I've seen other attempts at 3d fps games on a variety of 8-bit systems, but none of them even attempted elevated floors.

The graphics could probably be improved by making it less blocky, but it would take a huge drop in framerate, because of the processing power needed to generate new tiles on the fly.

Anyways, it's an amazing tech demo.

(+1)

NES games tend to have tiles in ROM, so for better or for worse, combining tiles isn't a speed issue, because it's not an option. The character bank in this release honestly has abundant free space. I just haven't committed to diagonals, or marching squares, or approximate 2x2 mini-tiles or whatever.
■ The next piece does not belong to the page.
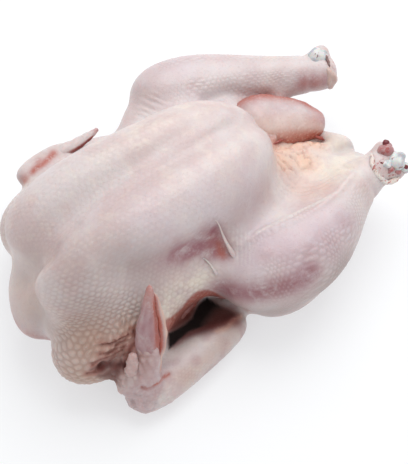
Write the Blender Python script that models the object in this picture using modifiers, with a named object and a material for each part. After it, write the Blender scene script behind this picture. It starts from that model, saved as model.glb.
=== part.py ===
"""A whole raw chicken lying on its back, breast up and legs apart, as one solid.

The bird is put together as it grows: trunk, breast muscles, thighs, drumsticks and folded wings are each a
loft of oval sections along a path. They are fused, and a skin is stretched over the hollows between them.
Folds and ridges are then pressed into the skin along paths, and the back is flattened where the bird rests.
+X points to the tail, +Y to the bird's left, +Z up. Tables are in millimetres, with the table top at zero.
"""

import math

import bmesh
import bpy
import numpy as np

MM = 0.001

# Sizes that drive the shape, in metres.
VOXEL = 0.0026
REST_CUT = 0.0016
SKIN_PASSES = 80
FAIRING_PASSES = 3
TRIANGLES = 9000

# Sides of a loft's cage, levels of its rounding, and how far past its ends the closing poles stand, in radii.
SIDES = 10
BODY_SIDES = 12
ROUNDING = 2
POLE_REACH = 0.55

# Share of the sideways pull that the stretching skin follows.
SLIDE = 0.3

# Low and high corners, in millimetres, of the room round the folded right wing and round its raised hand.
# Inside them the skin spans hollows less, by the tightness, which fades out over the edge.
TIGHT_BOXES = [
    ((-128, -200, -20), (6, -46, 44)),
    ((-101, -200, 28), (-46, -60, 120)),
]
TIGHT_EDGE = 10.0
TIGHTNESS = 0.85

# Each row of a loft is one oval section: x, y, z of its middle, then its half width and half height.
TRUNK = [
    (-108, 0, 46, 40, 30),
    (-90, 0, 47, 56, 41),
    (-60, 0, 47, 65, 46),
    (-20, 0, 47, 66, 47),
    (25, 0, 44, 62, 44),
    (62, 0, 36, 54, 32),
    (94, 0, 33, 42, 23),
    (114, -2, 33, 25, 14),
]
LEFT_BREAST = [
    (-106, 19, 66, 18, 22),
    (-94, 22, 72, 26, 33),
    (-58, 22.5, 77, 29, 39),
    (-10, 18, 80, 26, 38.5),
    (28, 18, 80, 27, 34),
    (52, 11, 79, 19, 25),
    (64, 5, 79, 10, 14),
]
RIGHT_BREAST = [
    (-112, -21, 68, 20, 24),
    (-98, -24, 72, 28, 34),
    (-58, -25, 77, 31, 40),
    (-10, -23, 80, 31, 40),
    (28, -18, 80, 27, 34),
    (52, -11, 79, 19, 25),
    (64, -5, 79, 10, 14),
]
LEFT_SHOULDER = [
    (-104, 36, 36, 19, 19),
    (-93, 40, 38, 27, 26),
    (-72, 43, 41, 29, 28),
    (-50, 44, 44, 24, 24),
]
RIGHT_SHOULDER = [
    (-119, -45, 27, 21.5, 20.5),
    (-104, -50.5, 34, 26, 25.5),
    (-76, -50, 38, 27, 29),
    (-48, -46, 44, 25, 27),
]
LIP = [
    (-86, -66, 26, 9, 8),
    (-68, -66, 25, 6, 4),
    (-49, -61, 25, 5, 3),
    (-29, -55, 28, 5, 3),
    (-14, -54, 30, 6, 4),
    (-2, -64, 28, 9, 8),
]
NECK = [
    (-70, 0, 46, 40, 34),
    (-98, -6, 41, 38, 32),
    (-116, -12, 35, 30, 26),
    (-128, -14, 32, 17, 16),
]
LEFT_FLANK = [
    (48, 30, 46, 18, 16),
    (72, 34, 44, 17, 14),
    (99, 24, 41, 15, 12),
    (112, 10, 39, 12, 10),
]
LEFT_LOBE = [
    (54, 34, 50, 19, 15),
    (78, 25.5, 49, 21.5, 15.5),
    (91, 18, 49, 21, 15.5),
    (104, 10.5, 47.5, 18.5, 14),
    (114, 3.5, 45.5, 13.5, 11),
    (121, -4.5, 43, 7.5, 7.5),
]
RIGHT_FLANK = [
    (48, -26, 44, 22, 18),
    (74, -29, 42, 22, 17),
    (100, -31, 38, 17, 13),
    (122, -34, 37, 10, 8),
    (130, -40, 41, 6, 5),
]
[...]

Consoles like this deserve one and handhelds would absolutely require one. 

Incidentally the Sega Master System would be fantastic for this. Flippable 16-color tiles, horizontal blanking interrupts, much more RAM. Expect cleaner and faster C code when the judging is over.

I think a Master System version with these improvements would be awesome.
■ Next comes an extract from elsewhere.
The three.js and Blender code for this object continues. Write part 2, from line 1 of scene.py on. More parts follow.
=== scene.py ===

Someone made a Wolfenstein 3D clone for Master System, using its hardware advantages for smooth graphics.

https://www.smspower.org/forums/19054-Maze3d

I would love to see something similar, but with elevated floors and full 3d movement.
(+1)

Ooh, very nice. Tyrannosaurus Tex on GBC did a similar thing with the precomputed diagonals, and honestly still looked kinda... lumpy. Oof. This one looks better in screenshots than in motion. Especially on Game Boy. I was already gonna make an SMS Power account to thank whoever mentioned Slaughter in the "off-topic inspiring technical stuff" thread, but I might do some thread necromancy first to nudge Under4MHz toward choosing tiles directly. Axis-aligned walls have predictable diagonals onscreen. (And every wall in Castle Wolfenstein is aligned with the Axis.)